SIMBAD references

Gas within molecular clouds (MCs) is turbulent and unevenly distributed. Interstellar shocks such as those driven by strong fluxes of ionizing radiation (IR) profoundly affect MCs. While small dense MCs exposed to a strong flux of IR have been shown to implode due to radiation-driven shocks, a phenomenon called radiation-driven implosion, larger MCs, however, are likely to survive this flux, which, in fact, may produce new star-forming sites within these clouds. Here we examine this hypothesis using the smoothed particle hydrodynamics algorithm coupled with a ray-tracing scheme that calculates the position of the ionization front at each time-step. We present results from simulations performed for three choices of IR flux spanning the range of fluxes emitted by a typical B-type star to a cluster of OB-type stars. The extent of photoablation, of course, depends on the strength of the incident flux and a strong flux of IR severely ablates an MC. Consequently, the first star formation sites appear in the dense shocked layer along the edges of the irradiated cloud.
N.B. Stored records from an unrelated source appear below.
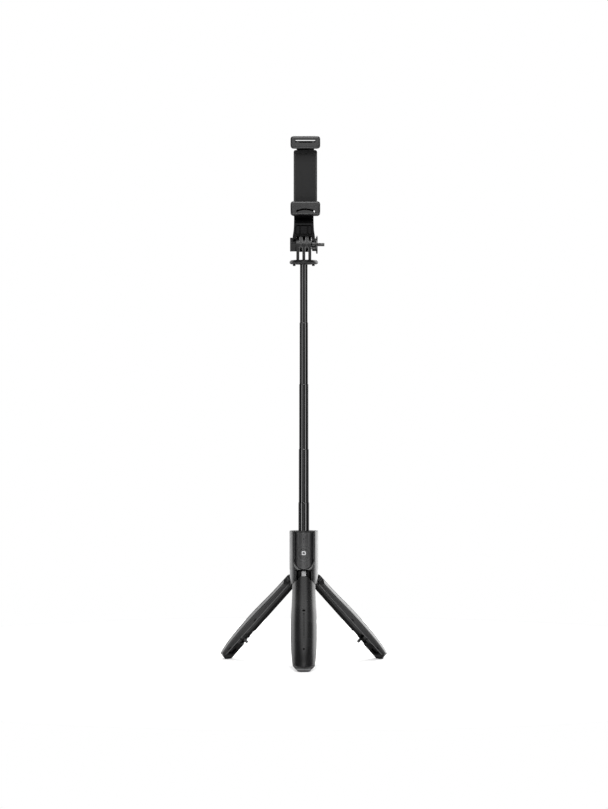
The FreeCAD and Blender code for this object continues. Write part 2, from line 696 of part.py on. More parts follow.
springs = Piece("clamp_springs")
coils = [(-4.0, front_y + 3.5), (7.2, front_y + 3.5)]
springs.pad(springs.rounds("XY_Plane", coils, 1.1, gap_low + 4.8), 7.2)

lower = Piece("lower_jaw_pad")
pad_x = (left + 1.2, right - 1.2)
lower.pad(lower.box("XY_Plane", pad_x[0], -jaw_front + 2.7, pad_x[1], front_y - 0.2,
                    gap_low - pad_t), pad_t)

rest = Piece("rest_pad")
rest.pad(rest.box("XZ_Plane", left + 5.2, gap_low + 2.6, right - 5.2, house_top - 4, -front_y),
         front_y)

upper = Piece("upper_jaw")
upper.pad(upper.box("XZ_Plane", left, gap_high + pad_t, right, jaw_high, jaw_front),
          jaw_front + back_y, back=True)
upper.pad(upper.box("XZ_Plane", left, gap_high - lip_h, right, jaw_high, jaw_front), lip, back=True)
upper.fillet(jaw_round, [(left.value, jaw_high.value), (right.value, jaw_high.value)], "y")
lip_end = gap_high - lip_h
upper.fillet(jaw_round, [(left.value, lip_end.value), (right.value, lip_end.value)], "y")
upper.cut(upper.box("XZ_Plane", -slot_l, jaw_high - 4.5, slot_r, jaw_high - 3.6), THROUGH, both=True)
upper.pad(upper.box("XZ_Plane", -slot_l + 0.75, gap_low + 12.6, slot_r - 0.75, gap_high + 2, -3.1),
          2.4, back=True)

upper_pad = Piece("upper_jaw_pad")
upper_pad.pad(upper_pad.box("XY_Plane", pad_x[0], -jaw_front + 2.7, pad_x[1], front_y - 0.2,
                            gap_high), pad_t)

# ---------------------------------------------------------------- remote
remote = Piece("remote_shell")
remote.pad(remote.box("XZ_Plane", -rem_half, rem_c, rem_half, rem_top, rem_seam), 8)
remote.pad(remote.rounds("XZ_Plane", [(0, rem_c)], rem_half, rem_seam), 8)
outside = remote.rounds("XY_Plane", [(0, 0)], grip, rem_c - 20)
outside.addGeometry(Part.Circle(V(0, 0, 0), V(0, 0, 1), 40), False)
remote.cut(outside, 60, back=True)
inner = rem_half - 1.2
remote.cut(remote.box("XZ_Plane", -inner, rem_c, inner, rem_top - 1.2, rem_seam - 1), 2.95, back=True)
remote.cut(remote.rounds("XZ_Plane", [(0, rem_c)], inner, rem_seam - 1), 2.95, back=True)
remote.cut(remote.rounds("XZ_Plane", [(0, press_z)], press_r + 0.8, rem_seam), 3.5, back=True)
remote.cut(remote.rounds("XZ_Plane", [(0, press_z)], press_r + 0.1, rem_seam), 10, back=True)
remote.cut(remote.rounds("XZ_Plane", [(0, rem_top - 7)], 0.8, rem_seam), 10, back=True)
for hand in (-1, 1):
    track = [
        ((rem_half - 0.6) * hand, -rem_seam - 0.6),
        ((rem_half + 3) * hand, -rem_seam - 0.6),
        ((rem_half + 3) * hand, -rem_seam - 1.6),
        ((rem_half - 0.6) * hand, -rem_seam - 1.6),
    ]
    remote.cut(remote.outline("XY_Plane", track, rem_c - 20), 60, back=True)

back = Piece("remote_back_cover")
back.pad(back.box("XZ_Plane", -rem_half, rem_c, rem_half, rem_top, rem_back), rem_seam - rem_back)
back.pad(back.rounds("XZ_Plane", [(0, rem_c)], rem_half, rem_back), rem_seam - rem_back)

cell = Piece("remote_cell")
cell.pad(cell.rounds("XZ_Plane", [(0, rem_c + 9)], 7.7, rem_seam), 1.2)

board = Piece("remote_board")
board.pad(board.box("XZ_Plane", -7.4, rem_c - 2.5, 7.4, rem_top - 2, rem_seam + 1.25), 0.6)

switch = Piece("remote_switch")
switch.pad(switch.box("XZ_Plane", -2.6, press_z - 2.6, 2.6, press_z + 2.6, rem_seam + 1.85), 0.5)

lamp = Piece("remote_lamp")
lamp.pad(lamp.rounds("XZ_Plane", [(0, rem_top - 7)], 0.8, rem_seam + 1.85), 3.6)

button = Piece("shutter_button")
button.pad(button.rounds("XZ_Plane", [(0, press_z)], press_r + 0.6, rem_seam + 2.95), 0.5)
button.pad(button.rounds("XZ_Plane", [(0, press_z)], press_r, rem_seam + 2.95), 2.85)

# ---------------------------------------------------------------- output
doc.recompute()
faults = []
for thing in doc.Objects:
    if "Invalid" in thing.State or "Error" in thing.State:
        faults.append(thing.Label)
for body in pieces:
    if body.Shape.isNull() or not body.Shape.isValid():
        faults.append(body.Label)
if faults:
    raise RuntimeError("features that did not build: " + ", ".join(faults))

os.makedirs("parts", exist_ok=True)
for body in pieces:
    body.Shape.exportStep(os.path.join("parts", body.Label + ".step"))
print("wrote", len(pieces), "sub-parts")
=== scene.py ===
import json
import math

import bmesh
import bpy
from mathutils import Matrix, Vector


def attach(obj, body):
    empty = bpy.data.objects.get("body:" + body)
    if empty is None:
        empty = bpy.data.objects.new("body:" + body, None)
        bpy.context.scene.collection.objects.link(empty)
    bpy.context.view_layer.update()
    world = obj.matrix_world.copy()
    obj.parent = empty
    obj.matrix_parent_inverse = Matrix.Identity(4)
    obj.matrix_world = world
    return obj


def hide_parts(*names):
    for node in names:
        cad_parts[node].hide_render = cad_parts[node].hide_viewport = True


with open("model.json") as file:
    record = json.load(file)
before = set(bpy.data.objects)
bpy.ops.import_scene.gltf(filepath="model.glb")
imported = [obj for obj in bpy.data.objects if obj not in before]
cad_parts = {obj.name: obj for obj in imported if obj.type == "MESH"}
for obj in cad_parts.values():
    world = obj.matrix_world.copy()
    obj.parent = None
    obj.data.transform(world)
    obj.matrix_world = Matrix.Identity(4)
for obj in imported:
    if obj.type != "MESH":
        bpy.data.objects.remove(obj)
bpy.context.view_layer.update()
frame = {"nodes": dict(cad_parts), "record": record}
MM = 0.001
scene = bpy.context.scene
scene.view_settings.view_transform = "Standard"


# ------------------------------------------------------------------ materials
CREASE = 2.5          # reach of the shading in crevices, mm
GRAIN_SIZE = 900.0    # scale of the fine bump
ROUGH_SPREAD = 0.05   # how far the roughness wanders either way


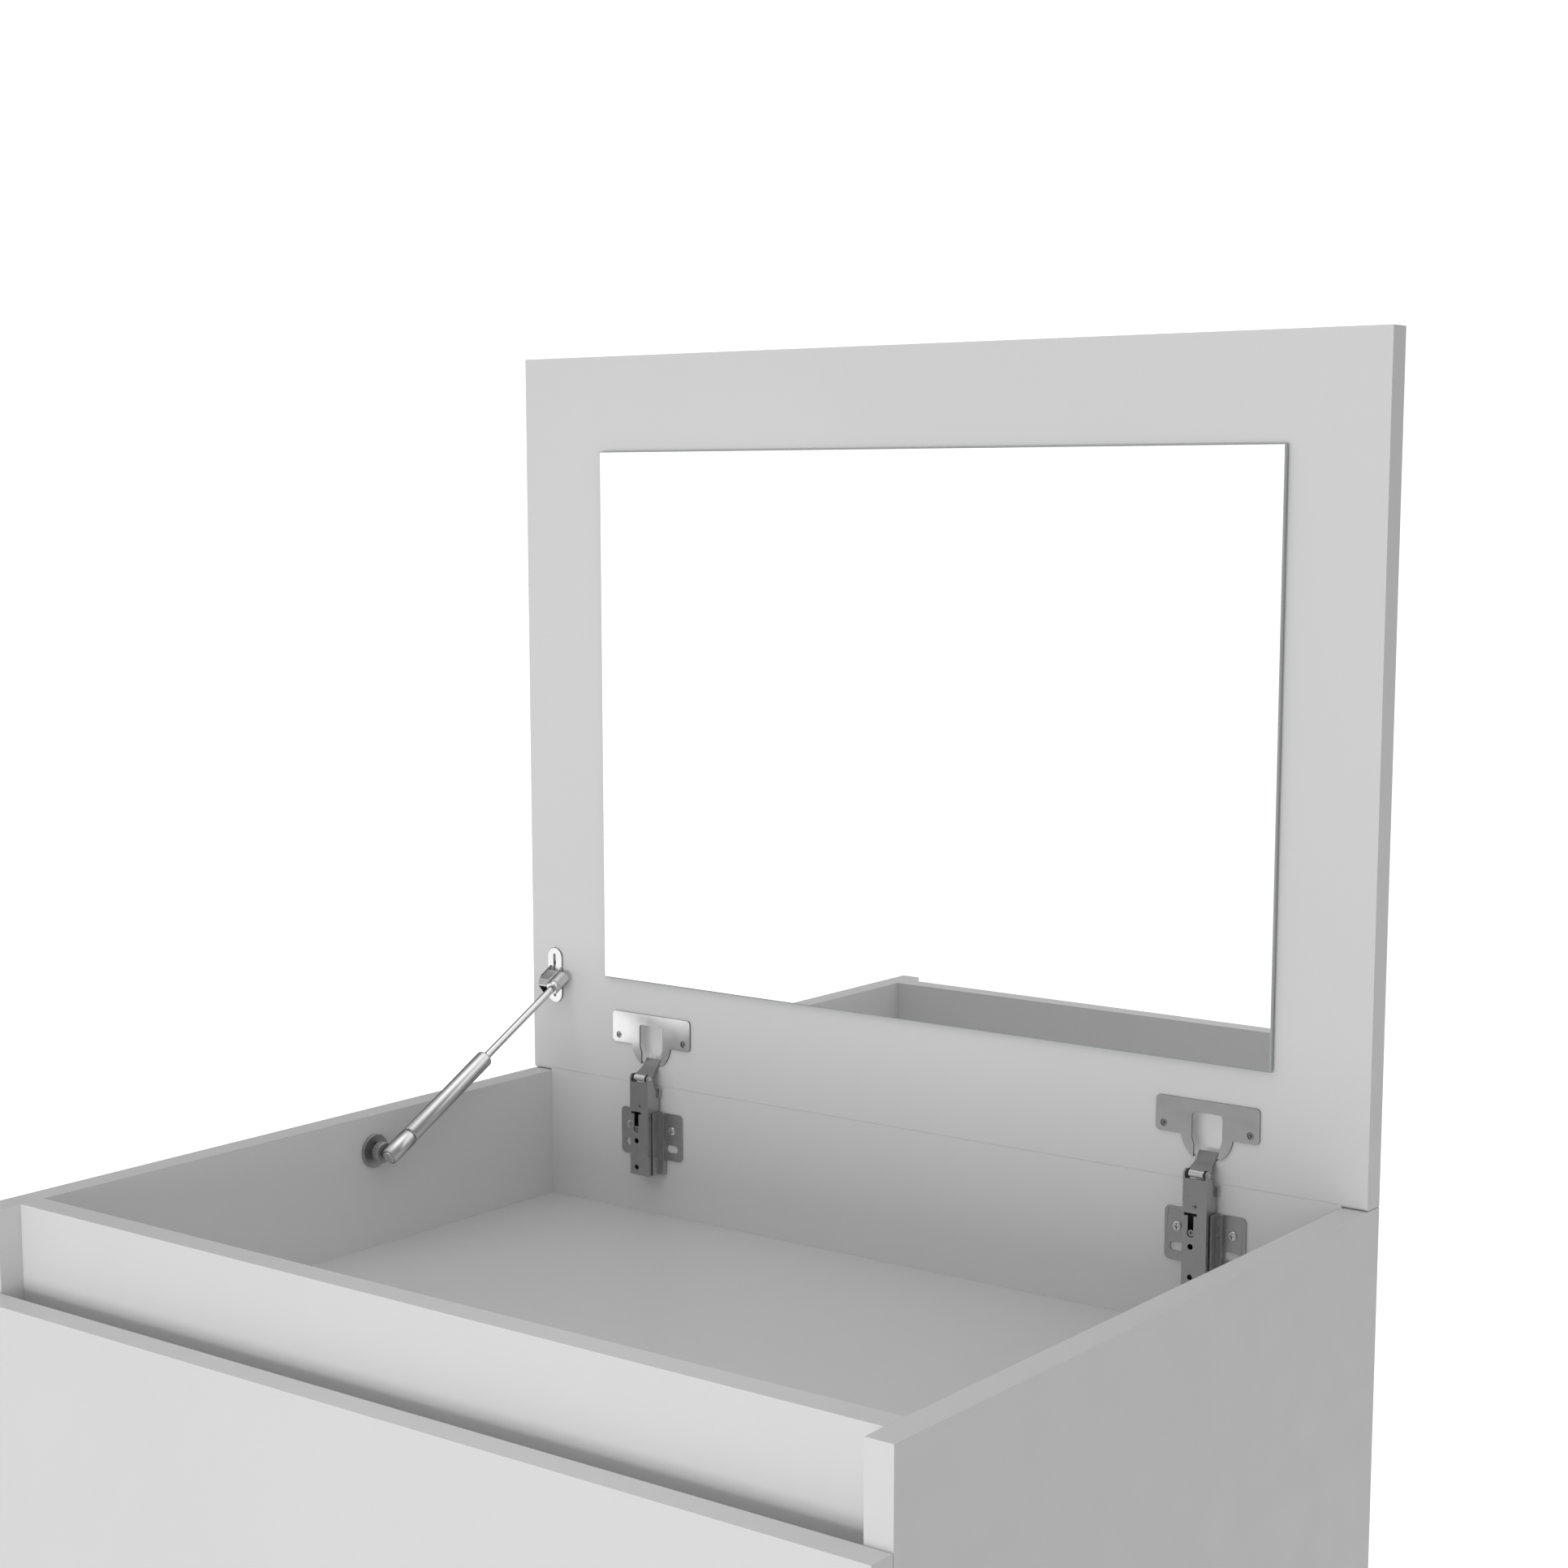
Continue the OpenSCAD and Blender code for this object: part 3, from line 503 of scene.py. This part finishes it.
def cross_recess(mesh, radius, top, depth, flat, matrix):
    """A flat top of a given radius with a tapered cross driven into it."""
    rim = ring(mesh, flat, top, matrix, CROSS_STEPS)
    half = radius * CROSS_ARM
    corner = half * CROSS_CORNER
    outline = []
    for quarter in range(4):
        turn = Matrix.Rotation(math.radians(90 * quarter), 2)
        outline += [turn @ Vector(point) for point in ((radius, -half), (radius, half), (corner, corner))]
    upper = [mesh.verts.new(matrix @ Vector((*point, top))) for point in outline]
    lower = [mesh.verts.new(matrix @ Vector((*(point * CROSS_FLOOR), top - depth))) for point in outline]
    count = len(outline)
    edges = [mesh.edges.new((rim[k], rim[(k + 1) % CROSS_STEPS])) for k in range(CROSS_STEPS)]
    edges += [mesh.edges.new((upper[k], upper[(k + 1) % count])) for k in range(count)]
    bmesh.ops.triangle_fill(mesh, edges=edges, use_beauty=True)
    for k in range(count):
        after = (k + 1) % count
        mesh.faces.new((upper[k], upper[after], lower[after], lower[k]))
    mesh.faces.new(lower)


# A screw head's cross as a share of the head's radius
HEAD_CROSS = 0.6


def pan_screw(mesh, matrix, head, rise, shank, length):
    """A domed head that sits above its plate, with +Z out of the head."""
    flat = head * 0.72
    skirt = 0.35
    profile = [(flat, rise)]
    for angle in (math.radians(30 * k) for k in (1, 2, 3)):
        height = rise * (skirt + (1 - skirt) * math.cos(angle))
        profile.append((flat + (head - flat) * math.sin(angle), height))
    profile += [(head, 0), (shank, 0), (shank, shank - length), (0, -length)]
    lathe(mesh, profile, matrix, CROSS_STEPS)
    cross_recess(mesh, head * HEAD_CROSS, rise, rise * 1.1, flat, matrix)


def sunk_screw(mesh, matrix, head, shank, length):
    """A countersunk head flush with its plate, with +Z out of the head."""
    rim = 0.15 * MM
    profile = [(head, 0), (head, -rim), (shank, -rim - (head - shank)), (shank, shank - length), (0, -length)]
    lathe(mesh, profile, matrix, CROSS_STEPS)
    cross_recess(mesh, head * HEAD_CROSS, 0, head * 0.5, head, matrix)


def screws(node, direction, maker, materials, sink=0.0, **sizes):
    """One screw in the place of each of a node's solids. A direction of None looks inwards."""
    mesh = bmesh.new()
    for low, high in islands(node):
        centre = (low + high) / 2
        out = direction or Vector((-math.copysign(1, centre.x), 0, 0))
        reach = abs((high - low).dot(out)) / 2
        maker(mesh, aim(centre + out * (reach - sink), out), length=2 * reach - sink, **sizes)
    return replace(node + "_driven", mesh, node, materials, smooth=40)


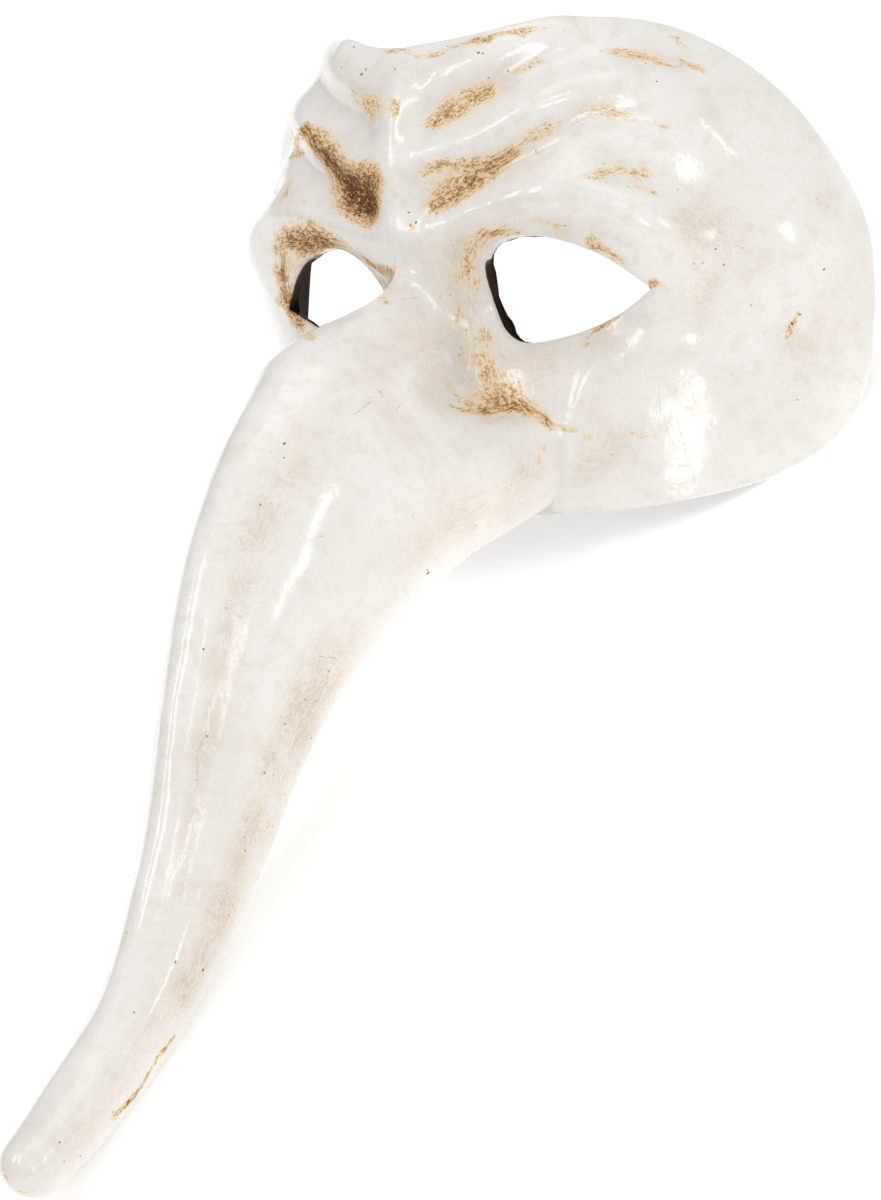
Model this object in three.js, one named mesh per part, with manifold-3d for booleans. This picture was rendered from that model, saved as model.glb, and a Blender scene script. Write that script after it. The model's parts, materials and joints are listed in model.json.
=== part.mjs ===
// Zanni half mask: one papier-mache shell with deep brow wrinkles, two eye holes and a long
// hollow nose that is closed at its tip. The mask lies face up on its two lower cheek corners
// and on the underside of its nose.
import * as THREE from "three";
import Module from "manifold-3d";

// Driving dimensions, in millimetres and degrees. The shell is shaped in the face frame:
// x to the mask's left, y up the face, z out of the face, zero between the eyes.
const WALL = 3.2;
const BACK_EDGE = 2;
const INNER_RELIEF = 0.8;
const INNER_LEAN = 0.4;

// The face, as level sections: height up the face and half width there.
const HALF_WIDTHS = [
  [-60, 80], [-40, 83.5], [-20, 86.5], [0, 87.5], [15, 86],
  [30, 80], [42, 73.5], [52, 66], [60, 58], [66, 50],
];
const FOREHEAD_FRONT = 70;
const FOREHEAD_LEAN = 6;
const CHEEK_SETBACK = 12;
const SECTION_POWER = [1.2, 1.55];

// Half of the rim from the top centre to the bottom centre: angle round the face and height.
const RIM = [
  [0, 57], [20, 60], [40, 63.5], [62, 62], [79, 46], [91.5, 9],
  [85, -23], [66, -40.5], [42, -49], [20, -52], [0, -56],
];
// Half of the line where the nose meets the face, in the same order: sideways and height.
const NOSE_ROOT = [
  [0, 10], [6, 7.5], [10.5, 1], [12.5, -10], [14, -20], [20, -25.5],
  [27, -27], [33, -32.5], [32, -49], [17, -51.5], [0, -52],
];

// Nose sections from the tip to the throat: place along the nose, centre height, centre
// distance out, tilt of the section, half width, half depth and how much wider it is below.
const NOSE = [
  [0.0, -189, 187, 50, 7.2, 7.2, 0],
  [0.1, -180, 175, 48, 8.5, 8.6, 0],
  [0.25, -158, 153.3, 38, 9.5, 10.7, 0.05],
  [0.42, -130.2, 137.5, 28, 12, 14.5, 0.08],
  [0.58, -103.8, 127.5, 25, 14.5, 19, 0.12],
  [0.74, -79.7, 116.7, 29, 18.5, 24.2, 0.18],
  [0.88, -59, 103.3, 40, 23, 28.8, 0.26],
  [1.0, -44, 89.5, 54, 26.5, 32.2, 0.32],
];
const TIP_LENGTH = 7;
// Long ridges and hollows that run down the nose: turn from the top line, rise and spread.
const NOSE_FLUTES = [
  [0, 0.035, 0.21], [0.62, -0.045, 0.17], [1.15, 0.03, 0.21], [1.75, -0.02, 0.21],
];

// Eye socket: centre across and up the face, reach each way and depth.
const SOCKET = { across: 29, up: 1, reach: 22, rise: 14, depth: 12 };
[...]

Radiation-induced turbulence readily generates dense filamentary structure within the photoablated cloud although several new star-forming sites also appear in some of the densest regions at the junctions of these filaments. Prevalent physical conditions within an MC play a crucial role in determining the mode, i.e. filamentary as compared to isolated pockets, of star formation, the time-scale on which stars form and the distribution of stellar masses. The probability distribution functions derived for irradiated clouds in this study are intriguing due to their resemblance with those presented in a recent census of irradiated MCs. Furthermore, irrespective of the nature of turbulence, the protostellar mass functions(MFs) derived in this study follow a power-law distribution. When turbulence within the cloud is driven by a relatively strong flux of IR such as that emitted by a massive O-type star or a cluster of such stars, the MF approaches the canonical form due to Salpeter and even turns over for protostellar masses smaller than ∼ 0.2M_☉.